The main reason appears to be Arafat's desire to appease the Americans and, to a lesser extent, the Europeans. Arafat is simultaneously calling the negotiations a failure and allowing Abbas to hold "secret meetings" with Israeli ministers because he "does not want to give Netanyahu any pretext for not addressing the issue of the second redeployment," according to Palestinian political analyst Khalil Shakaki. It is, he says, a high-risk gambit.
"If Netanyahu is really not interested in reaching a deal on the redeployment, then Arafat's strategy makes sense," he says. "In the eyes of the US and the Europeans, it will be the Palestinian side that is prepared to make compromises, while Netanyahu would be exposed to the whole world as the party that is blocking the process. If, however, Netanyahu reverses his previous positions and proposes a deal, the Palestinians are in trouble."
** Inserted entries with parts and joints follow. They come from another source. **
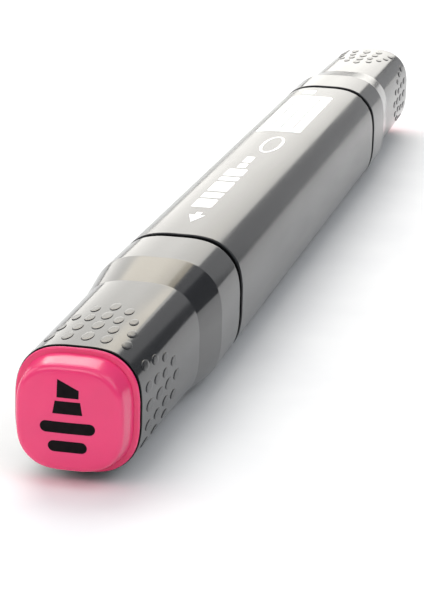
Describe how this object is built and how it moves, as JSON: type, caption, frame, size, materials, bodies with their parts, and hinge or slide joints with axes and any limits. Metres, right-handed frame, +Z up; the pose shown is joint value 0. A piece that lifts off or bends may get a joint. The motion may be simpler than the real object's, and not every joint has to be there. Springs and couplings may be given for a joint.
{
  "type": "felt tip marker",
  "caption": "Twin-tip felt marker of rounded-square section with a chisel nib, a bullet nib, and a pull-off cap with raised grip dots and a coloured end plug at each end.",
  "frame": {"origin": "under the middle of the marker, on the surface that it lies on", "axes": "+Y along the marker from the broad end to the fine end, +Z up, +X to the right when looking along +Y"},
  "size_m": [0.0128, 0.155, 0.0128],
  "materials": {
    "barrel_grey": "gloss grey",
    "cap_grey": "gloss grey",
    "plug_pink": "gloss rose pink",
    "seam_black": "satin black",
    "inner_cap_black": "satin black",
    "holder_black": "semi-gloss black",
    "nib_felt": "ink-stained felt",
    "reservoir_fibre": "ink-soaked fibre",
    "reservoir_film": "clear film"
  },
  "bodies": {
    "root": {"barrel": "barrel_grey", "reservoir_fibre": "reservoir_fibre", "reservoir_film": "reservoir_film", "broad_seam_ring": "seam_black", "broad_nib_holder": "holder_black", "broad_nib": "nib_felt", "fine_seam_ring": "seam_black", "fine_nib_holder": "holder_black", "fine_nib": "nib_felt"},
    "broad_cap": {"broad_cap_shell": "cap_grey", "broad_inner_cap": "inner_cap_black", "broad_end_plug": "plug_pink"},
    "fine_cap": {"fine_cap_shell": "cap_grey", "fine_inner_cap": "inner_cap_black", "fine_end_plug": "plug_pink"}
  },
  "joints": [
    {"name": "broad_cap_pull", "type": "slide", "parent": "root", "child": "broad_cap", "axis": [0, -1, 0], "range_m": [0, 0.034]},
    {"name": "fine_cap_pull", "type": "slide", "parent": "root", "child": "fine_cap", "axis": [0, 1, 0], "range_m": [0, 0.034]}
  ]
}
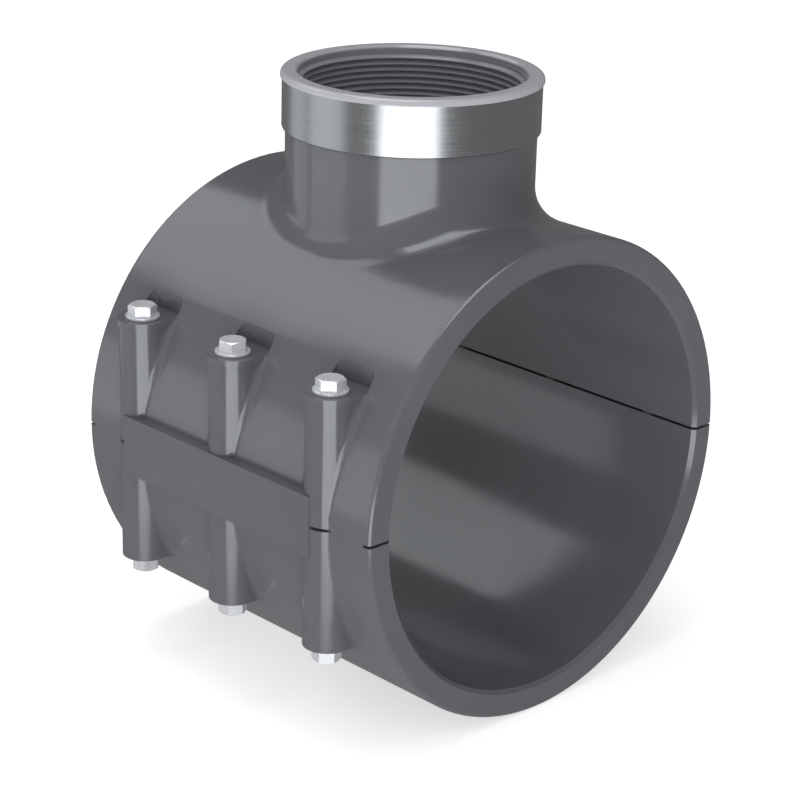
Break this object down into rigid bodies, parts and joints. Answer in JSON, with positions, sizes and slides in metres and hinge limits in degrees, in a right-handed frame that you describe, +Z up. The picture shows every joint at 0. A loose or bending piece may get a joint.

The reason is clear. In agreeing -- under US pressure -- to "direct talks" with Israel, the Palestinians have already signalled that a 13 per cent redeployment is not the minimum they are willing to concede. Rather, they "are signalling that there is one, two or three per cent to negotiate over," says Shakaki. Should Netanyahu offer a redeployment along the lines of Mordechai's 10 plus three per cent formula, the pressure will be on the Palestinians to accept, since the Americans have made it clear that it is now up to the two sides to "close the gaps".
This would put Arafat in a double-bind. If he refuses the offer, Netanyahu will accuse the Palestinian leader of holding up the redeployment. If he accepts, he will have handed Netanyahu a major political victory, says Shakaki. Netanyahu "would be able to refute those [Israeli] critics who say he is not interested in advancing the peace process and argue to his supporters that his hard-line tactics clinched the best possible deal for Israel on the second redeployment."
Such a manoeuvre is unlikely to w in Netanyahu many new friends among the US administration, the Europeans or the Arabs. But then, it is not these constituencies that will determine the outcome of the next Israeli elections.